“Saya sudah menandatangani surat permintaan ekstradisi yang bersangkutan,” ungkap Supratman saat Rapat Kerja dengan Komisi XIII DPR di Kompleks Parlemen, Senayan, Jakarta, pada Senin 17 Februari 2025.
Supratman menjelaskan bahwa Direktorat Jenderal Administrasi Hukum Umum (Ditjen AHU) kini tengah menangani berbagai isu penting. Salah satunya adalah permintaan ekstradisi terhadap Tannos, yang mendapat perhatian khusus dari pemerintah.
Ditambahkannya, bahwa upaya ini merupakan hasil kerja sama yang intensif antara berbagai aparat penegak hukum (APH), termasuk KPK, Kejaksaan Agung, dan Polri. Semua pihak terlibat dalam melengkapi dokumen yang diperlukan agar proses ekstradisi dapat berjalan secepatnya.
"Alhamdulillah kemarin komunikasi kami dengan seluruh APH baik ke KPK kemudian juga Kejaksaan Agung begitu pula dengan Polri kami bersama-sama semua untuk melengkapi dokumen supaya secepatnya dan alhamdulillah kemarin harusnya sih dokumennya insya Allah secepat mungkin," ujar Supratman.
Lebih jauh, Supratman menegaskan bahwa hubungan Indonesia dan Singapura sangat baik sehingga permohonan ekstradisi bisa berjalan dengan baik.
“Saya yakin hubungan baik antara pemerintah Indonesia dengan pemerintah Singapura, terus dilakukan koordinasi baik KPK maupun juga Kementerian Hukum. Karena kami yang akan mengirim surat permohonan untuk ekstradisi,” ungkapnya.
“Kemarin saya berkonsultasi dengan Bapak Jaksa Agung untuk meminta syarat terkait dengan letter confirmation. Dan Pak Jaksa Agung sudah mengirimkan kepada kami sebagai kelengkapannya, dan segera mungkin surat yang dimaksud, yang diminta oleh pihak Singapura akan segera kita kirim,” demikian Supratman.
Diberitakan
Kantor Berita Politik dan Ekonomi RMOL sebelumnya, Paulus Tannos berhasil ditangkap di Singapura oleh lembaga antikorupsi Singapura. Sebelum penangkapan, Divisi Hubungan Internasional Polri mengirimkan surat penangkapan sementara (provisional arrest request) kepada otoritas Singapura untuk membantu penangkapan buronan tersebut.

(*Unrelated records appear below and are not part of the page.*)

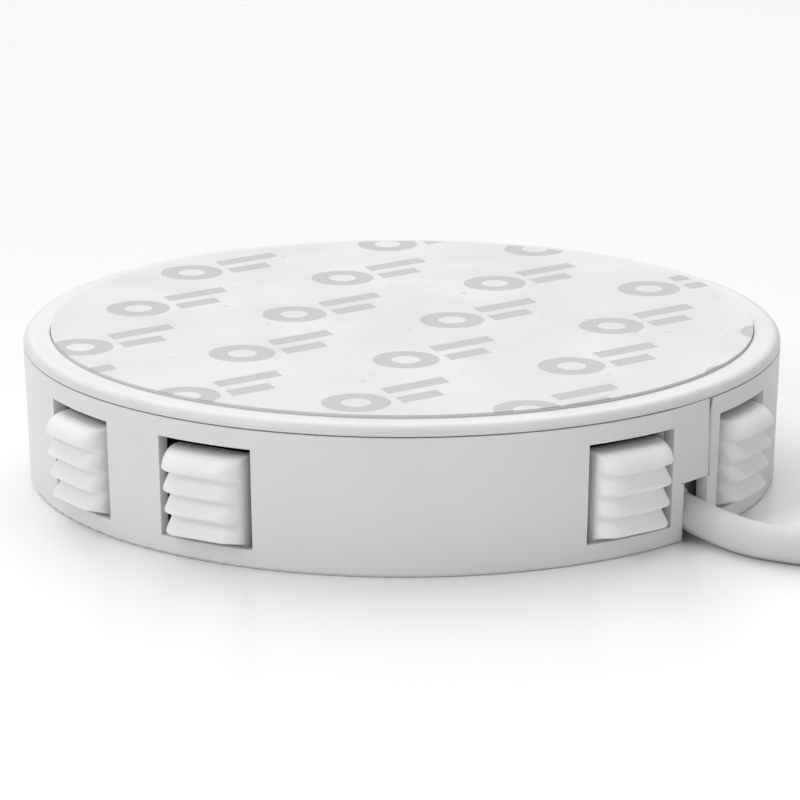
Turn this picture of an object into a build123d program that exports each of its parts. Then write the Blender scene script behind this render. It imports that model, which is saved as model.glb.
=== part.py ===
from build123d import *
import os
from math import cos, pi, radians, sin, tan

# A round four-port USB hub for a desk hole, lying port face down with its adhesive base up.
# Millimetres and degrees. +Z is up, the origin is the centre of the port face, and the cable
# leaves the wall between the +X and -Y axes.

# ---- body ----
hub_radius = 39.0          # outside of the wall where it meets the base plate
wall_height = 13.9         # port face to base plate
wall_thickness = 1.6
wall_draft = 0.4           # how much narrower the wall is at the port face
face_thickness = 1.8
foot_rounding = 0.4
slip_gap = 0.1             # clearance of parts that drop into each other
tab_room = 2.8             # free depth behind the wall for the tabs to flex into
ring_thickness = 1.4
ring_gap = 0.2             # inner ring to base plate

# ---- spring tabs and their windows ----
pair_angle = 12.9          # each window of a pair, measured from the middle of the pair
window_width = 10.3
window_top = 11.97
window_sill = 1.9
tab_side_gap = 0.55
tab_top_gap = 1.02
hinge_height = 1.95
hinge_inset = 2.05         # wall face to hinge axis
hinge_radius = 0.7         # rounded foot of a tab
hinge_clearance = 0.08
tab_back = 0.6             # hinge axis to the back face of the tab
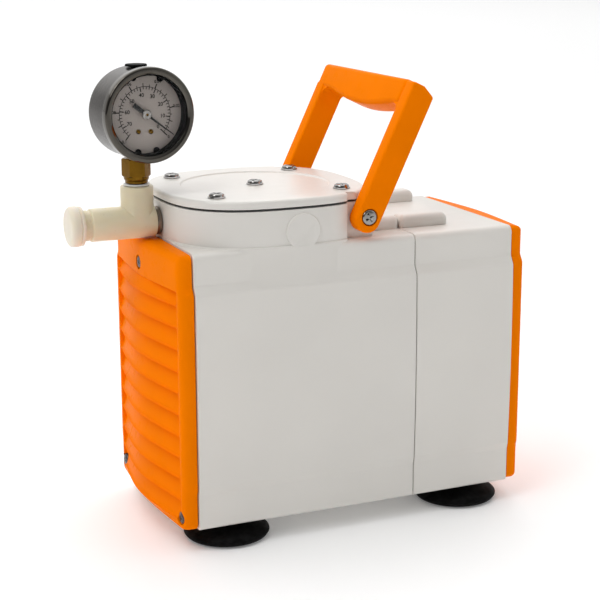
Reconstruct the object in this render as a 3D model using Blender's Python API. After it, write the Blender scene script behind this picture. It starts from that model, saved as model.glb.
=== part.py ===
"""Small oil-less laboratory vacuum pump: one diaphragm head driven by a capacitor motor.

Lengths are millimetres and are turned into metres when an object is made.
X runs from the inlet end (-) to the mains end (+), Y across the pump, Z up from the floor.
Positions are given from the middle of the casing; BODY_SHIFT then centres the whole box.
"""
import math

import bmesh
import bpy
from mathutils import Matrix, Vector

MM = 0.001
GAP = 0.3                      # air left between neighbouring solids
BODY_SHIFT = 18.7              # the tee stands out at one end, so the casing sits off centre

# --- casing ---------------------------------------------------------------
CASE_END = 100.0               # half the casing's length
SPLIT_X = 35.6                 # joint between the pump casting and the motor housing
SPLIT_HALF = 0.3               # half the split gasket's thickness
BASE_Z = 13.0                  # underside
CREASE_LOW_Z, CREASE_HIGH_Z = 34.0, 38.0
NOTCH_LOW_Z, NOTCH_HIGH_Z = 149.5, 154.5
TOP_Z = 172.3
BELT_LOW_Y, BELT_TOP_Y = 60.3, 58.3
SIDE_EDGE_Y, SIDE_MID_Y = 61.2, 62.0
EDGE_ROUND = 4.0
INNER_Y, INNER_LOW_Z, INNER_HIGH_Z = 55.8, 17.6, 166.0
RAIL_START, RAIL_FRONT_END, RAIL_BACK_END, RAIL_TOP_Z = -10.0, 68.0, 86.0, 179.8
RAIL_FRONT_Y, RAIL_BACK_Y = (-38.5, -26.0), (39.0, 50.4)

# --- pump head ------------------------------------------------------------
HEAD_X = -40.4
HEAD_R = 59.5
HEAD_LOBE = 0.052              # the head is a soft square: how far its corners are drawn out
ARM_ROOM_X = -6.2              # from here on the head leaves the handle's arms room
HEAD_TOP_Z = 193.0
PORT_Z = 181.5
PORT_R = 6.0
BLOCK_BORE_R, LEDGE_Z, ROD_BORE_R = 44.0, 170.0, 33.0
COVER_LOW_Z, COVER_TOP_Z, COVER_RECESS_R, COVER_RECESS = 194.3, 198.9, 43.0, 0.8
SCREW_OFFSET = 38.2            # cover screws stand on a square of this half side
INTAKE_XY = (HEAD_X - 20.0, 0.0)
EXHAUST_XY = (HEAD_X + 6.0, 20.0)
CHAMBER_TOP_Z = 179.6
POCKET_FLOOR_Z = 182.5
EXHAUST_X = -35.5
CLAMP_R = 18.0                 # the disc that clamps the diaphragm to the rod
DIAPHRAGM_MID_Z = LEDGE_Z + 1.15
DIAPHRAGM_THICK = 1.7

# --- drive ----------------------------------------------------------------
SHAFT_Z = 92.0
SHAFT_R = 6.0
CRANK = 2.5                    # half the stroke
ROD_HALF = 4.5
STATOR_X, STATOR_R, ROTOR_R = (24.0, 66.0), 50.0, 25.6
FRONT_BEARING_X, REAR_BEARING_X, BEARING_W, BEARING_R = 2.0, 77.0, 10.0, 16.0
FRONT_PLATE_R, REAR_PLATE_R = 55.3, 50.0
FAN_X, FAN_R, BLADES = (88.0, 97.5), 41.0, 7

# --- carrying handle --------------------------------------------------------
PIVOT_X, PIVOT_Z = 5.0, 185.1
HANDLE_LEAN = math.radians(25.5)
HANDLE_Y = 60.8
ARM_THICK, ARM_HALF = 10.0, 7.7
ARM_END_R, ARM_TOP = 9.2, 80.8
GRIP_LOW, GRIP_BELLY = 65.4, 61.0

# --- inlet tee and gauge ----------------------------------------------------
TEE_X, TEE_R = -112.6, 9.4
TEE_TOP_Z = 202.5
TEE_END_X = -141.0
CAP_END_X, CAP_R = -153.5, 11.5
GAUGE_Z = 244.3
GAUGE_FRONT_Y, GAUGE_BACK_Y = -23.0, 10.0
BEZEL_R, CAN_R = 26.5, 25.3
HEX_FLATS = 14.4
HEX_TURN = math.radians(-12.0)
NEEDLE_REST = math.radians(-37.0)
GAUGE_TURN = math.radians(5.5)   # how far the gauge is screwed round from facing straight ahead

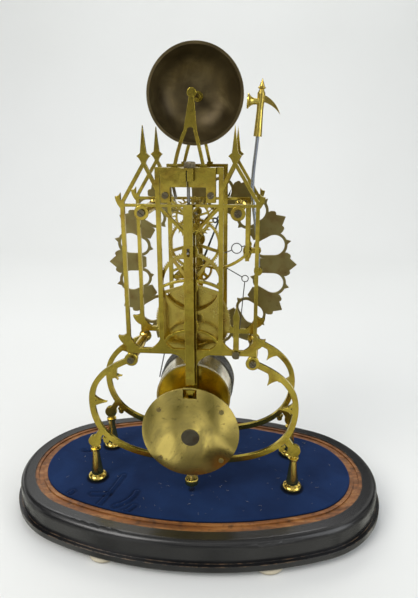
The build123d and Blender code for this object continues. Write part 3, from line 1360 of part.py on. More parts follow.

Lalu, pada 17 Januari 2025, Jaksa Agung Singapura mengabarkan bahwa Paulus Tannos sudah ditangkap. Hingga saat ini, pemerintah Indonesia sedang melakukan proses ekstradisi Paulus Tannos.
Paulus Tannos telah ditetapkan sebagai tersangka pada Agustus 2019 lalu bersama 3 orang lainnya, yakni Miryam S Haryani selaku anggota DPR periode 2009-2014, Isnu Edhi Wijaya selaku Dirut Perum PNRI yang juga Ketua Konsorsium PNRI, dan Husni Fahmi selaku Ketua Tim Teknis Teknologi Informasi Penerapan KTP Elektronik.
Pada 13 November 2017 lalu, Miryam telah divonis 5 tahun penjara dan denda Rp200 juta subsider 3 bulan kurungan dalam kasus pemberian keterangan palsu saat bersaksi di sidang kasus korupsi e-KTP.
Sementara itu, untuk Husni Fahmi dan Isnu Edhi Wijaya masing-masing divonis penjara 4 tahun dan denda Rp300 juta subsider 3 bulan kurungan oleh Majelis Hakim Pengadilan Tindak Pidana Korupsi (Tipikor) pada Pengadilan Negeri Jakarta Pusat pada Senin 31 Oktober 2022.
Dalam kasus korupsi e-KTP, PT Sandipala Arthaputra yang dipimpin Paulus diduga diperkaya sebesar Rp145,85 miliar, Miryam Haryani diduga diperkaya sebesar 1,2 juta dolar AS, manajemen bersama konsorsium PNRI diduga diperkaya sebesar Rp137,98 miliar dan Perum PNRI diduga diperkaya sebesar Rp107,71 miliar, serta Husni Fahmi diduga diperkaya sebesar 20 ribu dolar AS dan Rp10 juta.